雑学を面白おかしく教えてくれるこの作品と、旅行の描写はとても相性が良く、また事件はフランスの一流レストランとフォアグラ生産者を描いた物で、なんかちょっと賢くなった気分になれました。
VIは万能贋作者こと雨森華蓮が登場します。
万能贋作者と言っても詐欺を成功させるまでの一定期間、誰にも偽物と見抜けない作品を作るというスタンスが面白かったです。
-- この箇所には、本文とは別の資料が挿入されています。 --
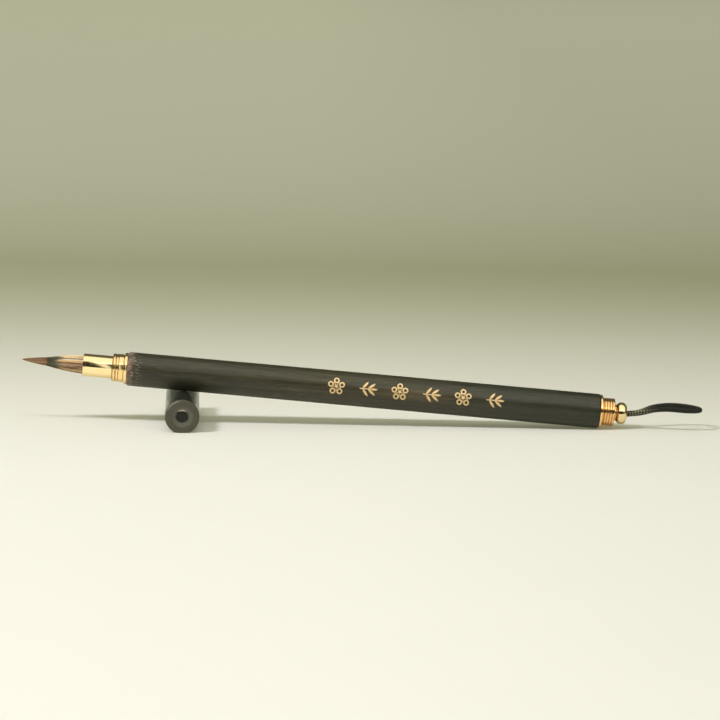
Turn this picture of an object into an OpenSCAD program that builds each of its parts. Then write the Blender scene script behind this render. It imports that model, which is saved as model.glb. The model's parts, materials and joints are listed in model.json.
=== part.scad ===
// Calligraphy brush for small regular script: an ebony handle with ringed brass
// collars, a screw-in ferrule that holds a layered tuft of hair, a screw-in bead
// finial with a hanging loop, and a pull-off cap that lies under the handle as a rest.
//
// The brush leans on the cap. Its axis lies in the XZ plane, head at -X and tail at +X.
// The origin is on the table, on the cap's flat foot, under the point where the two cross.
// Every piece of the brush is drawn along +X, with x = 0 at the handle's head face.

/* [Handle] */
// Diameter of the handle at its tail
handle_tail_d = 11; // [10.8:0.1:12]
// Diameter of the handle at its head
handle_head_d = 10.75; // [10.5:0.05:12]
// Length of the wooden handle
handle_l = 151; // [140:0.1:180]
// Chamfer on both ends of the handle
handle_chamfer = 0.45; // [0.2:0.05:0.5]
// Distance from the handle's head face to where it crosses the cap
overhang = 17.6; // [14:0.1:30]

/* [Head] */
// Outside diameter of the smooth ferrule
ferrule_d = 7.2; // [7:0.1:7.6]
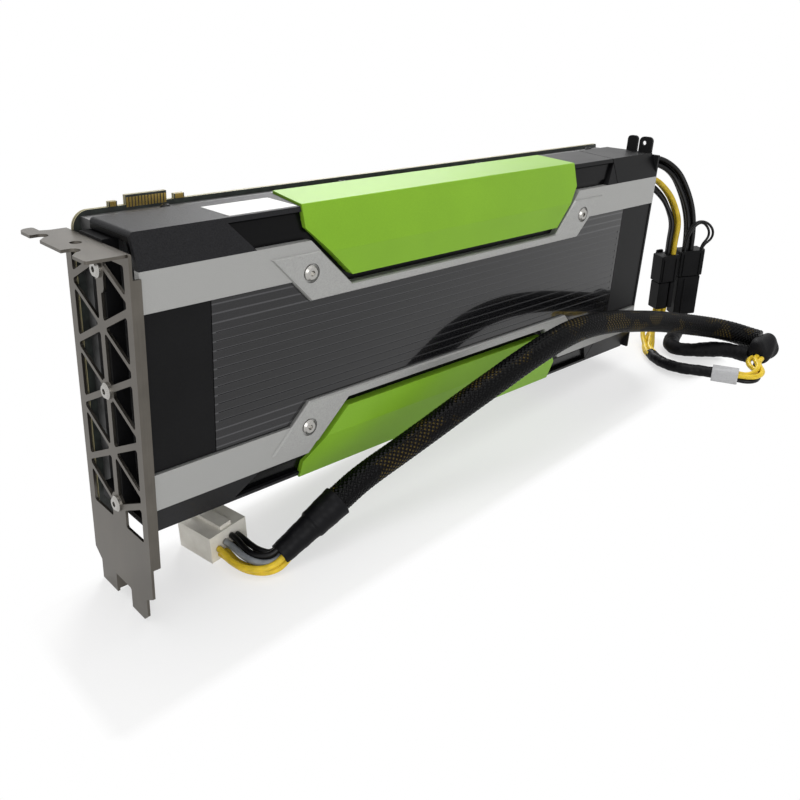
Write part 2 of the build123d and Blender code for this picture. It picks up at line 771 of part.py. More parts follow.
strip_edge = RAIL_INNER - EAR_DROP
rail_outline = [
    (SHELL_START, RAIL_INNER),
    (EAR_START, RAIL_INNER),
    (EAR_START + EAR_DROP, strip_edge),
    (EAR_END - EAR_DROP, strip_edge),
    (EAR_END, RAIL_INNER),
    (LENGTH, RAIL_INNER),
    (LENGTH, RAIL_OUTER),
    (band_end(RAIL_OUTER), RAIL_OUTER),
    (band_end(STRIP_INNER), STRIP_INNER),
    (band_start(STRIP_INNER), STRIP_INNER),
    (band_start(RAIL_OUTER), RAIL_OUTER),
    (SHELL_START, RAIL_OUTER),
]
ridge_run = RIDGE - RAIL_INNER
ear_outline = [
    (EAR_START - ridge_run, RIDGE),
    (EAR_START + EAR_DROP, strip_edge),
    (EAR_END - EAR_DROP, strip_edge),
    (EAR_END + ridge_run, RIDGE),
    (band_end(RIDGE), RIDGE),
    (band_end(STRIP_INNER), STRIP_INNER),
    (band_start(STRIP_INNER), STRIP_INNER),
    (band_start(RIDGE), RIDGE),
]
rail_screw_places = [(x, RAIL_SCREW_Z) for x in RAIL_SCREW_X]
with BuildPart() as upper_rail:
    with BuildSketch(front_plane(FRONT)):
        with BuildLine():
            Polyline(rail_outline, close=True)
        make_face()
    extrude(amount=-RAIL)
    with BuildSketch(front_plane(FRONT)):
        with BuildLine():
            Polyline(ear_outline, close=True)
        make_face()
    extrude(amount=EAR_RAISE, taper=30)
    with BuildSketch(front_plane(FRONT - EAR_RAISE)):
        with Locations(rail_screw_places):
            Circle(RAIL_SCREW_RING)
    extrude(amount=-RAIL_SCREW_SINK, mode=Mode.SUBTRACT)
    with BuildSketch(front_plane(FRONT)):
        with Locations(rail_screw_places):
            Circle(SCREW_SHANK + HOLE_CLEARANCE)
    extrude(amount=-RAIL, mode=Mode.SUBTRACT)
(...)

莉子の地道な状況調査と論理的思考法が、華蓮が詐欺を成功させて逃げ切るまでに間に合うのか?というのがこの作品の魅力だったと思います。
贋作者の話題で莉子が、スーパージャンプに掲載されていた「ゼロ THE MAN OF THE CREATION」を愛読していて「ゼロかっこいい。だいすき。」と言っているのは笑えましたが、こんな感じに実在の企業名や作品名などがそのまま使われているのが意外と珍しく、またリアリティを損なわない要素の一つかなと思いました。
VIIは莉子が有名ファッション誌のカリスマ女編集長に接近するエピソードです。
作中で莉子が皮肉るほど、「プラダを着た悪魔」に似たシチュエーションが多いのですが、それらを莉子の知恵と機転で次々解決していくのは面白かったです。
スマホのカメラを通すと、赤外線のリモコンが光るのが見えるとか、エアコンのリモコンのスマホアプリがあるとか…知恵が付きました(笑
ぼくはこのエピソードあたりから、このシリーズは探偵が殺人犯を追い詰めるミステリーではなく一般人が詐欺師を追い詰めるミステリーというスタイルに馴染めてきました。